History is witness to the fact that until the fateful proclamation of the PRC in 1949, there simply was no presence of the Chinese South of the Karakoram-Kunlun Ranges, nor any objections by any Nation-State to the frequent Indian presence in the DBO region.
Usually, Nations do memorialise the sacrifices made by their citizens for national causes, and in the instant case too, there does exist one granite Obelisk inside the compound of the Moravia Mission, at Leh ; the lone timeless witness to the hundreds of nameless and faceless Indians who perished in the DBO region. That Obelisk is to the memory of Dr Ferdinand Stoliczka, Ph D, an Austrian by birth but in the employ of the Government of India who had passed away and was buried at DBO on 19th June, 1874 as a member of Shaw’s second mission to Kashgar.

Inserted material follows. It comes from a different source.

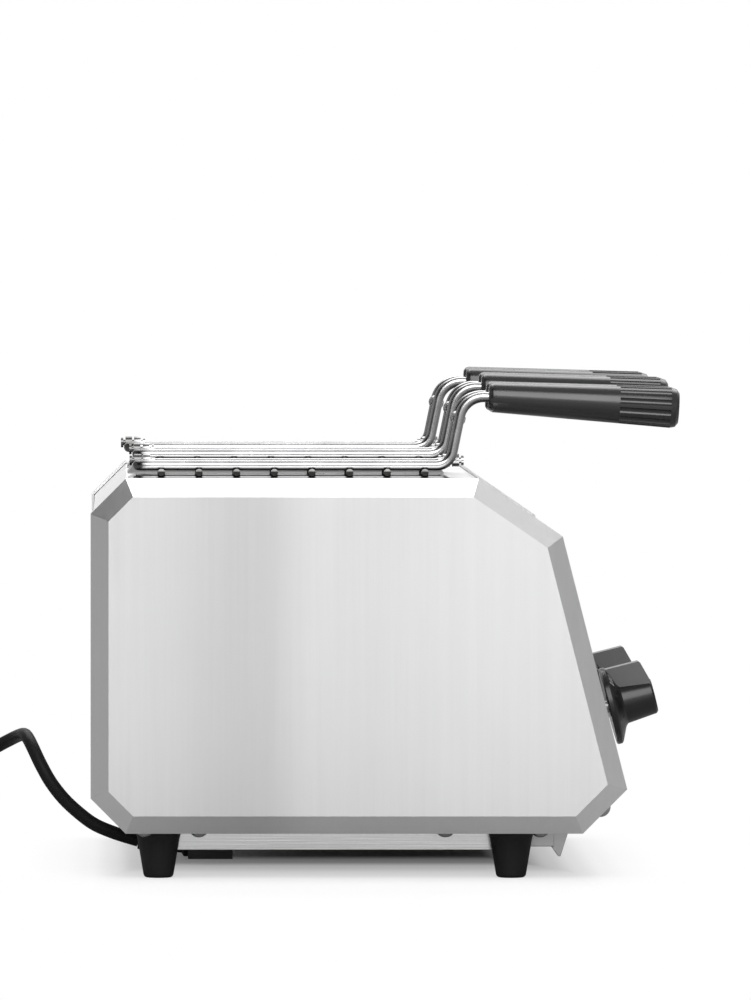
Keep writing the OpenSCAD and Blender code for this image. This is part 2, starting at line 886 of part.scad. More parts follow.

The inscription on the memorial plaque makes poignant reading; “Though young when he fell, a sacrifice to duty he had already achieved eminence by his researches into the ecology and natural history of India. And his early death is deeply regretted by the world of science and by the Government of India, who in recognition of his able and honorable services, have caused this monument to be erected, 1876.”
So, history is witness to the fact that until the fateful proclamation of the PRC in 1949, there simply was no presence of the Chinese South of the Karakoram-Kunlun Ranges, nor any objections by any Nation-State to the frequent Indian presence in the DBO region. The Southern alignment of Sinkiang Province was ipso facto always North of the chain of the Karakoram Passes and thence eastwards over the crest of Kunlun Mountain Range. So, whose perfidy is the DBO imbroglio?